The Life of Charlotte Brontë, author of "Jane Eyre," "Shirley," "Villette," &c. By E. C. GASKELL, author of "Mary Burton," "Ruth," &c. In two Volumes. New York: D. Appleton & Co. 1857. pp. 285, 269.

It seems to be pretty well settled now, that works of fiction must be tried on their own merits, and that any such sweeping rule as was formerly laid down, that all fictitious writing is per se bad, must be abandoned. The reason does not lie in the fact that the world has grown wiser than formerly in its judgments, but in this other fact that the extraordinary merit of many works of fiction during the last half century, will not allow the rule to remain. The question cannot now be, Shall I read any novels? but, What novels may be read?

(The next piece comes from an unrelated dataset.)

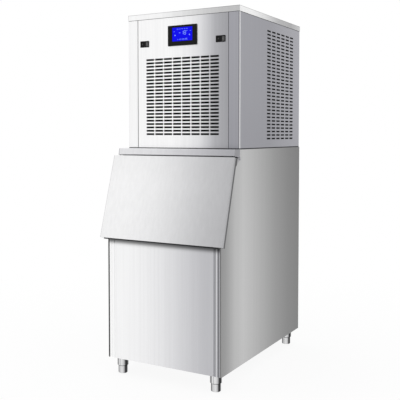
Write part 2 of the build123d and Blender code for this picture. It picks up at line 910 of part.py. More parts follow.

But, it may be asked, are we not in this, lowering the standard of morality? To which we are constrained to reply in the negative. The genius and virtue of many men and women have passed into this class of books, and there can hardly be fine culture without them. We must here as elsewhere, accept our appointed condition. This world is a place of trial. We must choose the good and reject the evil. Our faculties are to be exercised by reason of use. We are to form a character amidst innumerable difficulties. In no other way can it become either fine or strong.

If one element of genius be more certain than any other, it is that it is inevitable. It will have its way and its own way. Its force is from within. The form is moulded by the spirit. Such a development may never have been known. Such writing may never have been recognized by any critic. It matters not. The Almighty makes genius, and within the circle of the Omnipotent there is room for innumerable forms never yet seen or known among creatures.

That CHARLOTTE BRONTE is one of those new and mighty life-forces that we call genius, all men are coming to believe. It would be as vain to warn the young, impulsive mind off from

such a book as Shirley, as to build a wall around Cologne Cathedral, because some ill lesson might be learned from the soul of man working in Gothic architecture, or to forbid the sight of the Mississippi, because some mischief might come to the heart from drinking in the sense of boundless power.

It is not only coming to be believed, that Charlotte Brontë was a genius in some high sense; it is making itself felt that she was a heroine, not only great but good, and good as great. This is the verdict of those who hesitated at Jane Eyre, but who, after reading all that has been written by that vivid, nervous pen, have followed earnestly Mrs. Gaskell's narrative of a real but yet most strange life.

In youth we delight in the fine frost-work of fancy, but as we grow older we change in this, that we inquire with eagerness, not what the loftiest imagination can do in bringing together the wonderful, but what has actually been, what the Almighty has actually done or permitted. And so it comes to pass, that not only is truth stranger than fiction, but to the real thinker, far more interesting. An actual event is a decree of the Infinite, accomplished and irrevocable. Hence, of all studies, history and biography are the most absorbing.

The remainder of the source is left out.